(A block of data)
=-=-=-=-=

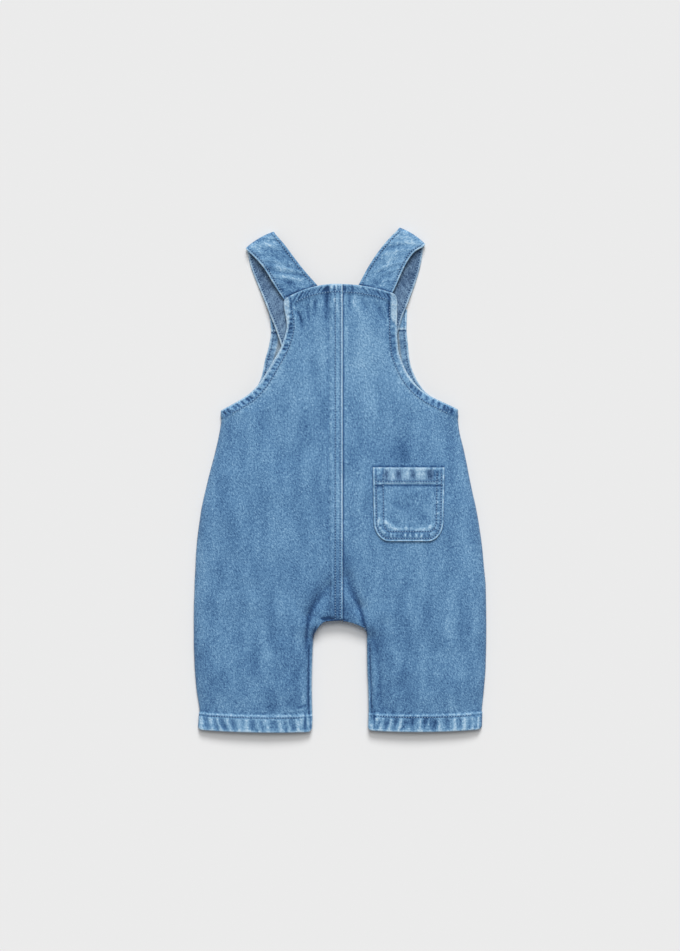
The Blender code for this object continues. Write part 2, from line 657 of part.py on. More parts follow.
def station_rows(table):
    """The table's rows with smooth ones between them."""
    values = np.array([row[1:] for row in table], float)
    middle = (values[:, 0:2] + values[:, 2:4]) / 2
    steps = np.linalg.norm(np.diff(middle, axis=0), axis=1)
    knots = np.concatenate([[0.0], np.cumsum(steps)])
    count = round(knots[-1] / STRAP_STATION)
    return curve_at(knots, values, np.linspace(0.0, knots[-1], count + 1))


def strap(side, finish, collection):
    """A doubled band of cloth, with its long edges rounded."""
    stations = strap_stations(side)
    share = np.array([0.0, 0.04, 0.22, 0.5, 0.78, 0.96, 1.0])
    half = np.array([0.55, 0.95, 1.0, 1.0, 1.0, 0.95, 0.55]) * STRAP_THICKNESS / 2
    out = stations[:, 0:1] + (stations[:, 2:3] - stations[:, 0:1]) * share
    y = stations[:, 1:2] + (stations[:, 3:4] - stations[:, 1:2]) * share
    z = np.broadcast_to(stations[:, 4:5], out.shape)
    middle = np.stack([SIDE_SIGN[side] * out, y, z], axis=2)
    normal = unit(np.cross(np.gradient(middle, axis=0), np.gradient(middle, axis=1)))
    lift = half[None, :, None] * normal
    return wall_object(f"strap_{side}", middle + lift, middle - lift, finish, collection)


# Pocket


def pocket_half_width(down):
    """Half the pocket's width at a distance below its top, rounded into its bottom corners."""
    straight = POCKET_HALF_WIDTH - POCKET_TAPER * down / POCKET_HEIGHT
    into_corner = np.clip(
        (down - (POCKET_HEIGHT - POCKET_CORNER_UP)) / POCKET_CORNER_UP, 0.0, 1.0
    )
    return straight - POCKET_CORNER_ACROSS * (1 - np.sqrt(1 - into_corner**2))


def pocket_outline():
    """Points down one side of the pocket, along its bottom and up the other side."""
    down = POCKET_HEIGHT * np.sin(np.linspace(0.0, np.pi / 2, 16))
    side = [(POCKET_MIDDLE + pocket_half_width(d), POCKET_TOP - d) for d in down]
    return side + [(2 * POCKET_MIDDLE - x, y) for x, y in reversed(side)]


def pocket(finish, collection):
    """A patch laid on the right back: its points are the panel's own, moved out."""
    corner_start = POCKET_HEIGHT - POCKET_CORNER_UP
    into_corner = POCKET_CORNER_UP * np.sin(np.linspace(0.0, np.pi / 2, 7))
    down = np.concatenate(
        [
            [0.0, 1.0, POCKET_HEM, POCKET_HEM + BAND_STEP, 26.0, 38.0],
            corner_start + into_corner,
        ]
    )
    turning = POCKET_TURNING / POCKET_HALF_WIDTH
    step = BAND_STEP / POCKET_HALF_WIDTH
    half = np.array([1 - turning - step, 1 - turning, 0.97, 1.0])
    share = np.concatenate([-half[::-1], [-0.36, 0.0, 0.36], half])
    x = POCKET_MIDDLE + pocket_half_width(down)[:, None] * share
    y = np.broadcast_to(POCKET_TOP - down[:, None], x.shape)
    seat = np.stack([x, y, back_height_at("right", x, y)], axis=2)
    normal = outward(seat)
    to_edge = distance_to_line(x, y, pocket_outline())
    raised = np.maximum(
        band(down[:, None] * np.ones_like(x), POCKET_HEM, POCKET_HEM_RAISE),
        band(to_edge, POCKET_TURNING, POCKET_TURNING_RAISE),
    )[..., None]
    inner = seat + GAP * normal
    return wall_object("pocket", inner + (WALL + raised) * normal, inner, finish, collection)


# Buttons


def button(side, finish, collection):
    """A capped button, face down on the floor, with its shank up through the buttonhole."""
    shank_top = BUTTON_LIFT + WALL + FACING_RAISE
    profile = (
        (0.0, shank_top),
        (BUTTON_SHANK_RADIUS, shank_top),
        (BUTTON_SHANK_RADIUS, BUTTON_CAP),
        (BUTTON_RADIUS - 0.7, BUTTON_CAP),
        (BUTTON_RADIUS, BUTTON_CAP - 0.6),
        (BUTTON_RADIUS, 0.6),
        (BUTTON_RADIUS - 0.6, 0.0),
        (0.0, 0.0),
    )
    mesh = bpy.data.meshes.new(f"button_{side}")
    edges = [(k, k + 1) for k in range(len(profile) - 1)]
    mesh.from_pydata([(r * MM, 0.0, z * MM) for r, z in profile], edges, [])
    mesh.materials.append(finish)
    made = bpy.data.objects.new(f"button_{side}", mesh)
    collection.objects.link(made)
    turn = made.modifiers.new("turn", "SCREW")
    turn.steps = 20
    turn.render_steps = 20
    turn.use_merge_vertices = True
    turn.merge_threshold = 0.00001
    out, up = BUTTON_PLACE[side]
    made.location = (SIDE_SIGN[side] * out * MM, up * MM, 0.0)
    return made


def build():
    for old in list(bpy.data.objects):
        bpy.data.objects.remove(old)
    garment = bpy.data.collections.new("dungarees")
    cutters = bpy.data.collections.new("cutters")
    bpy.context.scene.collection.children.link(garment)
    bpy.context.scene.collection.children.link(cutters)
    denim = material(DENIM_OUTSIDE)
    strap_denim = material(DENIM_STRAP)
    metal = material(BUTTON_METAL)
    for side in ("left", "right"):
        back_panel(side, denim, garment)
        front_panel(side, denim, garment, cutters)
        strap(side, strap_denim, garment)
        button(side, metal, garment)
    pocket(denim, garment)


build()
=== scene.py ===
"""How the baby's denim dungarees look: washed cloth, creases, puckered hems, stitches and light.

Metres, +Z up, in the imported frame. The garment lies on Z = 0 with its back uppermost, +Y runs from
the leg hems to the shoulder folds and +X to the wearer's right. Sizes and tables here are in
millimetres, and MM turns them into metres where a mesh is made. A distance called out runs
outwards from the middle line on either side, so left panels are mirrored by SIDE_SIGN.
"""

import math
from collections import namedtuple

import bpy
import numpy as np
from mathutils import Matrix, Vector
from mathutils.bvhtree import BVHTree


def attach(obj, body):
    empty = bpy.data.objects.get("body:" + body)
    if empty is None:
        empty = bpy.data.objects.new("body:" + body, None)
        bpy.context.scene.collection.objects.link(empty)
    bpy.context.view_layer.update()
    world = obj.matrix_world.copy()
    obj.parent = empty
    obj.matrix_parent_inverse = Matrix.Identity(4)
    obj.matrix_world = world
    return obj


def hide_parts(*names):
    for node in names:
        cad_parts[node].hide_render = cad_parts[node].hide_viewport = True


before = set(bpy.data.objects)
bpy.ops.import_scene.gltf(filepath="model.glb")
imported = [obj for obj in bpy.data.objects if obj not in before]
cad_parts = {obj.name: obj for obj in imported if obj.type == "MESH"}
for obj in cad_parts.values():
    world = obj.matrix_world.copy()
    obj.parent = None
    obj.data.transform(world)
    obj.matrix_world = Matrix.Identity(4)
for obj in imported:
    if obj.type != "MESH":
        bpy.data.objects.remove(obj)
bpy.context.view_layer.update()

MM = 0.001
SIDE_SIGN = {"left": -1.0, "right": 1.0}

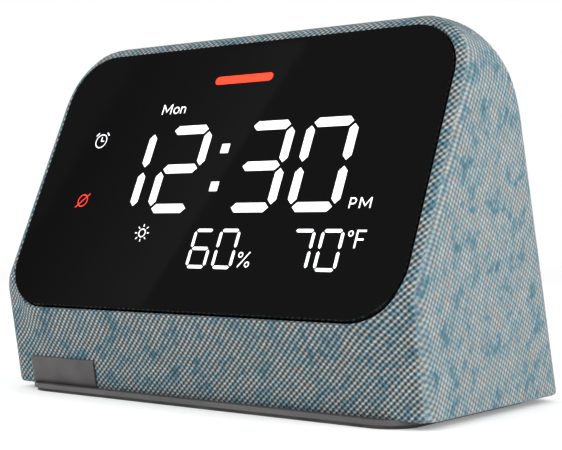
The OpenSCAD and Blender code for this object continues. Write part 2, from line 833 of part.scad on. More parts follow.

=-=-=-=-=

SHORT EXERCISE: From the entries above, give again exactly the lines running from the line with "metal = material(BUTTON_METAL)" to the line with "obj.parent = empty"; include both of those lines.

SOLUTION:
    metal = material(BUTTON_METAL)
    for side in ("left", "right"):
        back_panel(side, denim, garment)
        front_panel(side, denim, garment, cutters)
        strap(side, strap_denim, garment)
        button(side, metal, garment)
    pocket(denim, garment)


build()
=== scene.py ===
"""How the baby's denim dungarees look: washed cloth, creases, puckered hems, stitches and light.

Metres, +Z up, in the imported frame. The garment lies on Z = 0 with its back uppermost, +Y runs from
the leg hems to the shoulder folds and +X to the wearer's right. Sizes and tables here are in
millimetres, and MM turns them into metres where a mesh is made. A distance called out runs
outwards from the middle line on either side, so left panels are mirrored by SIDE_SIGN.
"""

import math
from collections import namedtuple

import bpy
import numpy as np
from mathutils import Matrix, Vector
from mathutils.bvhtree import BVHTree


def attach(obj, body):
    empty = bpy.data.objects.get("body:" + body)
    if empty is None:
        empty = bpy.data.objects.new("body:" + body, None)
        bpy.context.scene.collection.objects.link(empty)
    bpy.context.view_layer.update()
    world = obj.matrix_world.copy()
    obj.parent = empty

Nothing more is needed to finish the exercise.